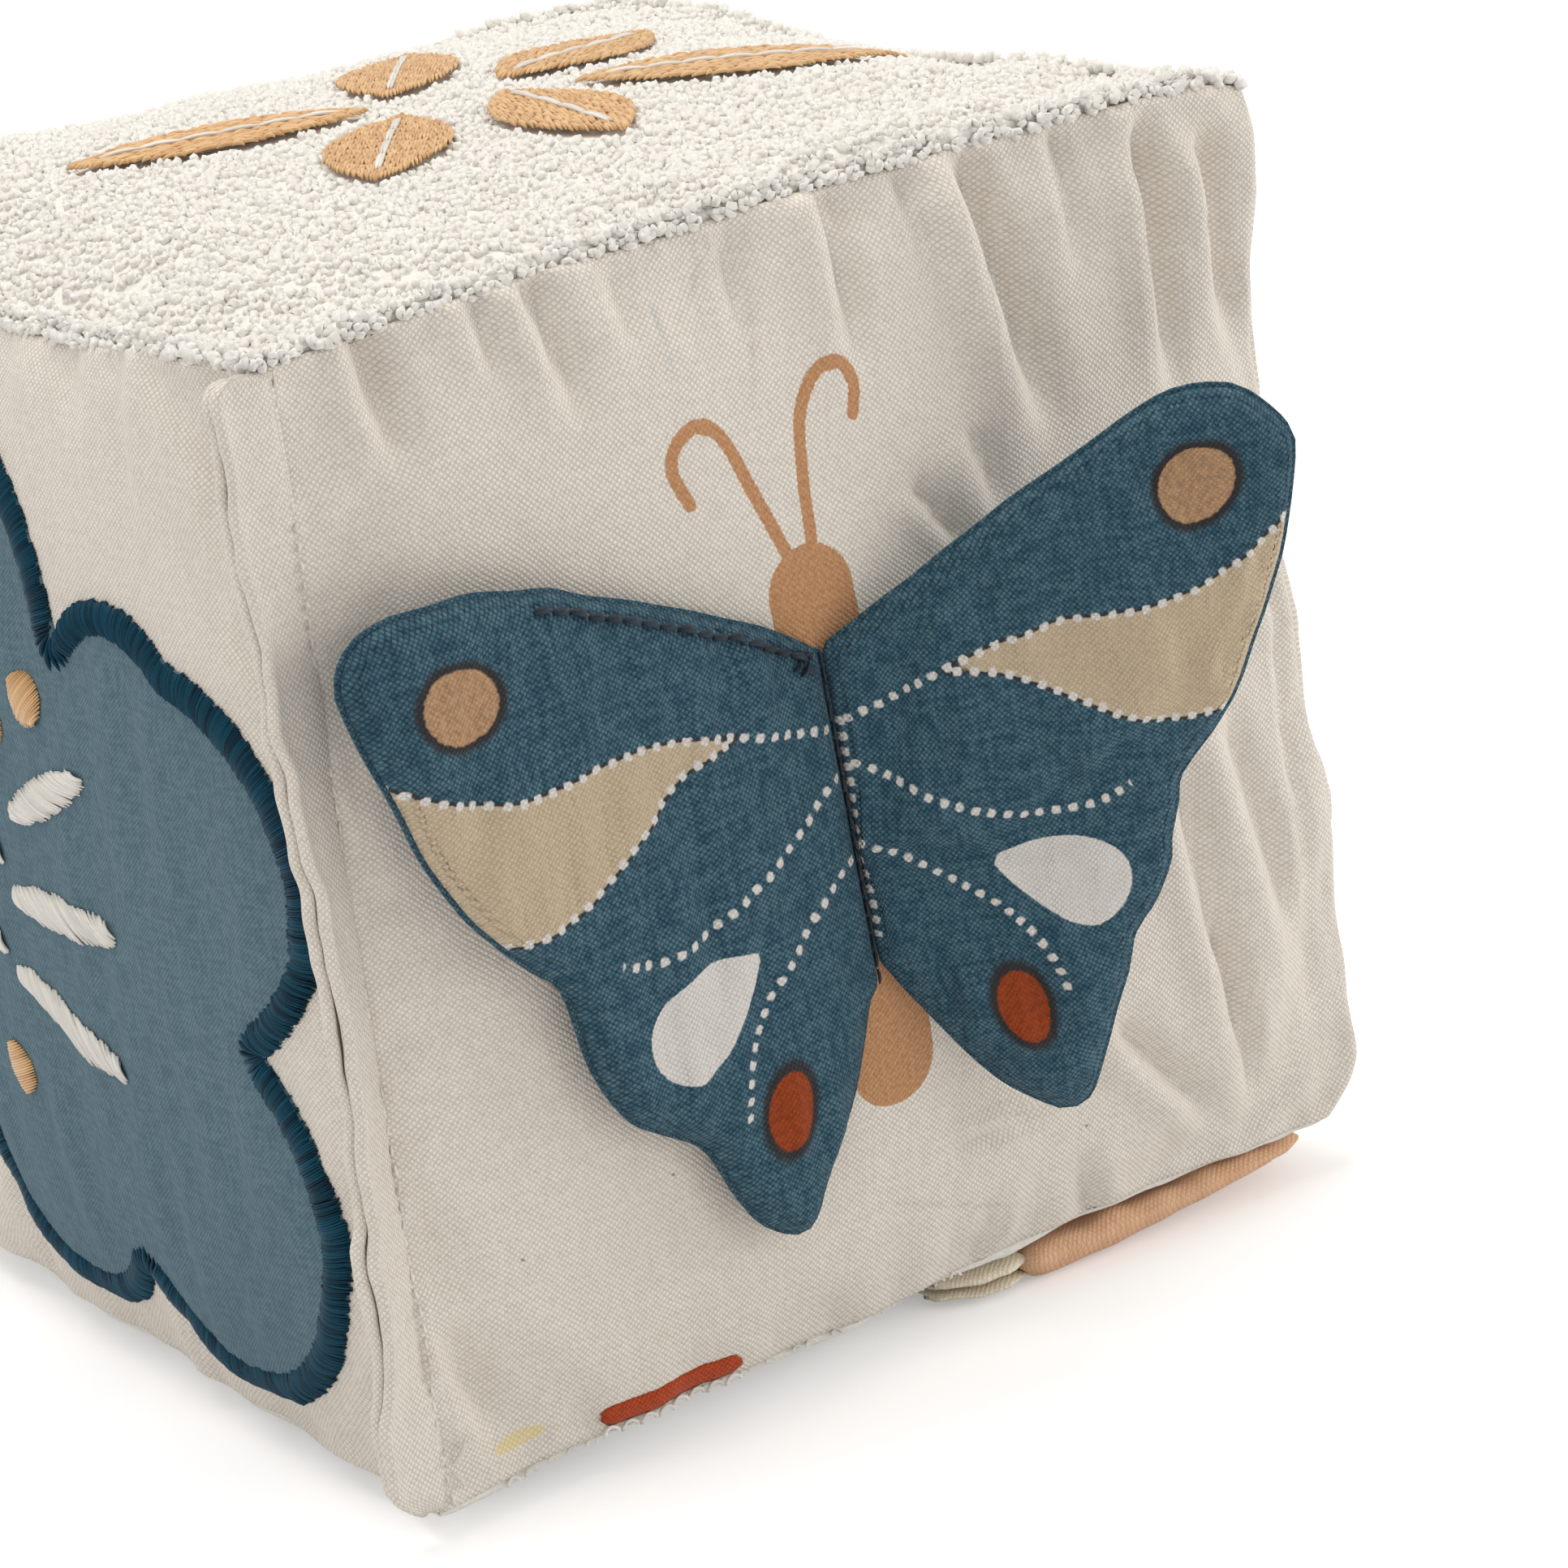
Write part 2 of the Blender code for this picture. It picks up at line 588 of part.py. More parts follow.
def build_base_pieces():
    """The padded piece and the folded cloth sewn under the front edge; they reach the floor."""
    bottom_shape = add_object("bottom_shape", face_slab(Z, -1, HALF, -SEAT_GAP, 0))
    for name, shares, finish_name in (("base_pad", PAD_OUTLINE_SHARES, "tan_cloth"),
                                      ("base_fold", FOLD_OUTLINE_SHARES, "beige_cloth")):
        piece = add_object(name, prism(scaled(shares, HALF), Z, 0, BASE_DROP), finish_name)
        bevel = piece.modifiers.new("Bevel", "BEVEL")
        bevel.width = PAD_BEVEL
        bevel.segments = BEVEL_STEPS
        cut(piece, bottom_shape)
        shade_smooth(piece)


def build_strip():
    """A narrow terracotta strip along the foot of the front panel."""
    low = CENTRE.z - HALF + STRIP_RISE
    left, right = STRIP_X - STRIP_LENGTH / 2, STRIP_X + STRIP_LENGTH / 2
    outline = ((left, low), (right, low), (right, low + STRIP_HEIGHT), (left, low + STRIP_HEIGHT))
    strip = prism(outline, Y, -HALF - CUT_OVERRUN, -HALF + CUT_OVERRUN)
    build_applique("edge_strip", Y, -1, SEAT_GAP, SEAT_GAP + STRIP_THICKNESS, strip, "terracotta")


def build():
    build_panels()
    build_hem("closing_hem_front", HEM_FRONT_ROOT, 1)
    build_hem("closing_hem_side", HEM_SIDE_ROOT, -1)
    build_filling()
    build_rattle()
    build_beads()
    build_wings()
    build_cloud()
    build_top_leaves()
    build_base_pieces()
    build_strip()


clear_scene()
parts = new_collection("soft_fabric_block")
cutters = new_collection("cutters")
build()
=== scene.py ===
"""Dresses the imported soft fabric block: stuffed cover, terry pile, padded wings, patch, stitching and studio.

Every length is in metres and every colour is a display colour from 0 to 255, unless a name says otherwise.
"""

import logging
import math
import random
from dataclasses import dataclass, field
from enum import Enum
from typing import Callable, Iterable, Sequence

import bmesh
import bpy
import numpy as np
from mathutils import Euler, Matrix, Vector, noise
from mathutils.bvhtree import BVHTree


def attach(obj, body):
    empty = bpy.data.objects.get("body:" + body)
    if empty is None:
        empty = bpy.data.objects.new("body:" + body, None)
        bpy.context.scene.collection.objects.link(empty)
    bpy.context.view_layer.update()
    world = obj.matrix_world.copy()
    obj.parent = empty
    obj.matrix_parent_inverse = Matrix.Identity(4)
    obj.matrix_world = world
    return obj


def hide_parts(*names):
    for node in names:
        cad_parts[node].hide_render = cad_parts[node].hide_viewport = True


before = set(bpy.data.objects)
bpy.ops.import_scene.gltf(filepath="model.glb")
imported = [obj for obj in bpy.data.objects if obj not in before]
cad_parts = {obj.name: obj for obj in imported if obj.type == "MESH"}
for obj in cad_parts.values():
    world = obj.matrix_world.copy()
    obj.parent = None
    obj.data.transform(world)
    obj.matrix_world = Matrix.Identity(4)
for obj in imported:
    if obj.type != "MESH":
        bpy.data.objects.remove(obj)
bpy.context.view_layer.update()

LOG = logging.getLogger("block")

Rgb = tuple[float, float, float]
Point = tuple[float, float]
Socket = bpy.types.NodeSocket
Value = Socket | float | Sequence[float]
BMesh, BMVert, BMEdge = bmesh.types.BMesh, bmesh.types.BMVert, bmesh.types.BMEdge
Material, Object = bpy.types.Material, bpy.types.Object

X, Y, Z = range(3)
HALF = 0.070
BASE_DROP = 0.0045
CENTRE = Vector((0, 0, BASE_DROP + HALF))


class Side(Enum):
    """The six sides of the block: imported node, axis and direction along it."""

    FRONT = ("front_panel", Y, -1)
    BACK = ("back_panel", Y, 1)
    LEFT = ("left_panel", X, -1)
    RIGHT = ("right_panel", X, 1)
    TOP = ("top_panel", Z, 1)
    BOTTOM = ("bottom_panel", Z, -1)

    @property
    def node(self) -> str:
        """The side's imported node."""
        return self.value[0]

    @property
    def axis(self) -> int:
        """The axis that the side looks along."""
        return self.value[1]

    @property
    def sign(self) -> int:
        """The direction along that axis."""
        return self.value[2]

    @property
    def across(self) -> tuple[int, int]:
        """The two axes of the side's plane."""
        first, second = (axis for axis in (X, Y, Z) if axis != self.axis)
        return first, second

    @property
    def outwards(self) -> Vector:
        """The side's outward direction."""
        return self.lift(0, 0, self.sign)

    def lift(self, first: float, second: float, depth: float) -> Vector:
        """A point from two places in the side's plane and one along its axis.

        Args:
            first: place along the first axis of the plane.
            second: place along the second axis of the plane.
            depth: place along the side's own axis.

        Returns:
            The point in space.
        """
        point = [first, second]
        point.insert(self.axis, depth)
        return Vector(point)


class Plane(Enum):
    """Where a cloth's weave reads its two directions from."""

    XZ = (X, Z)
    YZ = (Y, Z)
    XY = (X, Y)
    UV = None


def ease(value: float) -> float:
    """A smooth step from 0 to 1."""
    value = min(1.0, max(0.0, value))
    return value * value * (3 - 2 * value)


def rough(*place: float) -> float:
    """Smooth noise at a place, from about -1 to 1."""
    return noise.noise(Vector(place))


def tenths(*pairs: tuple[int, int]) -> tuple[Point, ...]:
    """Points written in tenths of a millimetre."""
    return tuple((x / 10000, y / 10000) for x, y in pairs)


def any_direction(draw: random.Random) -> Vector:
    """A random vector, as likely to point one way as another."""
    return Vector((draw.gauss(0, 1), draw.gauss(0, 1), draw.gauss(0, 1)))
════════
_What is being asked_: Once more, set down the full listing, verbatim.

_Result for this task_:
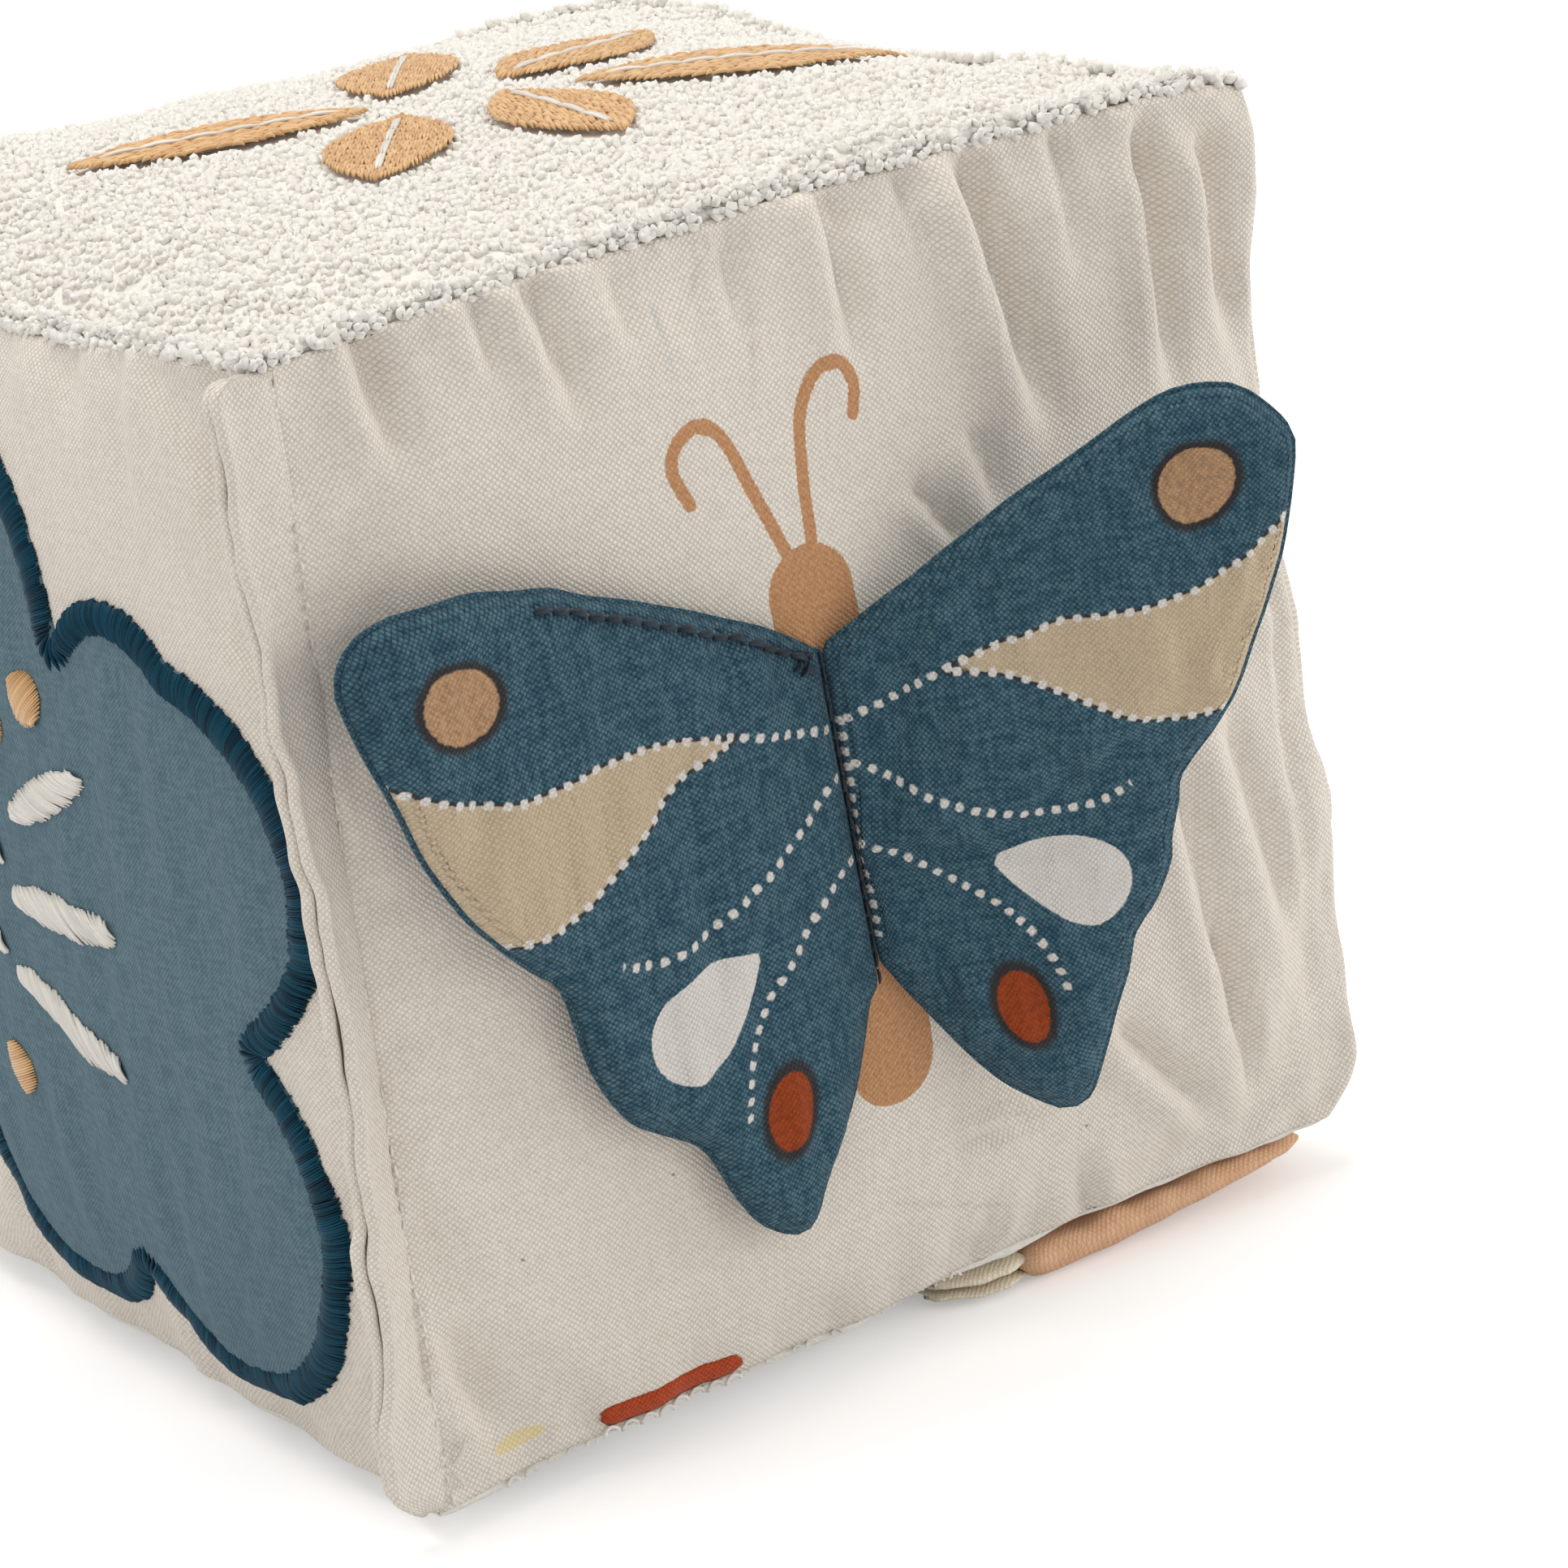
Write part 2 of the Blender code for this picture. It picks up at line 588 of part.py. More parts follow.
def build_base_pieces():
    """The padded piece and the folded cloth sewn under the front edge; they reach the floor."""
    bottom_shape = add_object("bottom_shape", face_slab(Z, -1, HALF, -SEAT_GAP, 0))
    for name, shares, finish_name in (("base_pad", PAD_OUTLINE_SHARES, "tan_cloth"),
                                      ("base_fold", FOLD_OUTLINE_SHARES, "beige_cloth")):
        piece = add_object(name, prism(scaled(shares, HALF), Z, 0, BASE_DROP), finish_name)
        bevel = piece.modifiers.new("Bevel", "BEVEL")
        bevel.width = PAD_BEVEL
        bevel.segments = BEVEL_STEPS
        cut(piece, bottom_shape)
        shade_smooth(piece)


def build_strip():
    """A narrow terracotta strip along the foot of the front panel."""
    low = CENTRE.z - HALF + STRIP_RISE
    left, right = STRIP_X - STRIP_LENGTH / 2, STRIP_X + STRIP_LENGTH / 2
    outline = ((left, low), (right, low), (right, low + STRIP_HEIGHT), (left, low + STRIP_HEIGHT))
    strip = prism(outline, Y, -HALF - CUT_OVERRUN, -HALF + CUT_OVERRUN)
    build_applique("edge_strip", Y, -1, SEAT_GAP, SEAT_GAP + STRIP_THICKNESS, strip, "terracotta")


def build():
    build_panels()
    build_hem("closing_hem_front", HEM_FRONT_ROOT, 1)
    build_hem("closing_hem_side", HEM_SIDE_ROOT, -1)
    build_filling()
    build_rattle()
    build_beads()
    build_wings()
    build_cloud()
    build_top_leaves()
    build_base_pieces()
    build_strip()


clear_scene()
parts = new_collection("soft_fabric_block")
cutters = new_collection("cutters")
build()
=== scene.py ===
"""Dresses the imported soft fabric block: stuffed cover, terry pile, padded wings, patch, stitching and studio.

Every length is in metres and every colour is a display colour from 0 to 255, unless a name says otherwise.
"""

import logging
import math
import random
from dataclasses import dataclass, field
from enum import Enum
from typing import Callable, Iterable, Sequence

import bmesh
import bpy
import numpy as np
from mathutils import Euler, Matrix, Vector, noise
from mathutils.bvhtree import BVHTree


def attach(obj, body):
    empty = bpy.data.objects.get("body:" + body)
    if empty is None:
        empty = bpy.data.objects.new("body:" + body, None)
        bpy.context.scene.collection.objects.link(empty)
    bpy.context.view_layer.update()
    world = obj.matrix_world.copy()
    obj.parent = empty
    obj.matrix_parent_inverse = Matrix.Identity(4)
    obj.matrix_world = world
    return obj


def hide_parts(*names):
    for node in names:
        cad_parts[node].hide_render = cad_parts[node].hide_viewport = True


before = set(bpy.data.objects)
bpy.ops.import_scene.gltf(filepath="model.glb")
imported = [obj for obj in bpy.data.objects if obj not in before]
cad_parts = {obj.name: obj for obj in imported if obj.type == "MESH"}
for obj in cad_parts.values():
    world = obj.matrix_world.copy()
    obj.parent = None
    obj.data.transform(world)
    obj.matrix_world = Matrix.Identity(4)
for obj in imported:
    if obj.type != "MESH":
        bpy.data.objects.remove(obj)
bpy.context.view_layer.update()

LOG = logging.getLogger("block")

Rgb = tuple[float, float, float]
Point = tuple[float, float]
Socket = bpy.types.NodeSocket
Value = Socket | float | Sequence[float]
BMesh, BMVert, BMEdge = bmesh.types.BMesh, bmesh.types.BMVert, bmesh.types.BMEdge
Material, Object = bpy.types.Material, bpy.types.Object

X, Y, Z = range(3)
HALF = 0.070
BASE_DROP = 0.0045
CENTRE = Vector((0, 0, BASE_DROP + HALF))


class Side(Enum):
    """The six sides of the block: imported node, axis and direction along it."""

    FRONT = ("front_panel", Y, -1)
    BACK = ("back_panel", Y, 1)
    LEFT = ("left_panel", X, -1)
    RIGHT = ("right_panel", X, 1)
    TOP = ("top_panel", Z, 1)
    BOTTOM = ("bottom_panel", Z, -1)

    @property
    def node(self) -> str:
        """The side's imported node."""
        return self.value[0]

    @property
    def axis(self) -> int:
        """The axis that the side looks along."""
        return self.value[1]

    @property
    def sign(self) -> int:
        """The direction along that axis."""
        return self.value[2]

    @property
    def across(self) -> tuple[int, int]:
        """The two axes of the side's plane."""
        first, second = (axis for axis in (X, Y, Z) if axis != self.axis)
        return first, second

    @property
    def outwards(self) -> Vector:
        """The side's outward direction."""
        return self.lift(0, 0, self.sign)

    def lift(self, first: float, second: float, depth: float) -> Vector:
        """A point from two places in the side's plane and one along its axis.

        Args:
            first: place along the first axis of the plane.
            second: place along the second axis of the plane.
            depth: place along the side's own axis.

        Returns:
            The point in space.
        """
        point = [first, second]
        point.insert(self.axis, depth)
        return Vector(point)


class Plane(Enum):
    """Where a cloth's weave reads its two directions from."""

    XZ = (X, Z)
    YZ = (Y, Z)
    XY = (X, Y)
    UV = None


def ease(value: float) -> float:
    """A smooth step from 0 to 1."""
    value = min(1.0, max(0.0, value))
    return value * value * (3 - 2 * value)


def rough(*place: float) -> float:
    """Smooth noise at a place, from about -1 to 1."""
    return noise.noise(Vector(place))


def tenths(*pairs: tuple[int, int]) -> tuple[Point, ...]:
    """Points written in tenths of a millimetre."""
    return tuple((x / 10000, y / 10000) for x, y in pairs)


def any_direction(draw: random.Random) -> Vector:
    """A random vector, as likely to point one way as another."""
    return Vector((draw.gauss(0, 1), draw.gauss(0, 1), draw.gauss(0, 1)))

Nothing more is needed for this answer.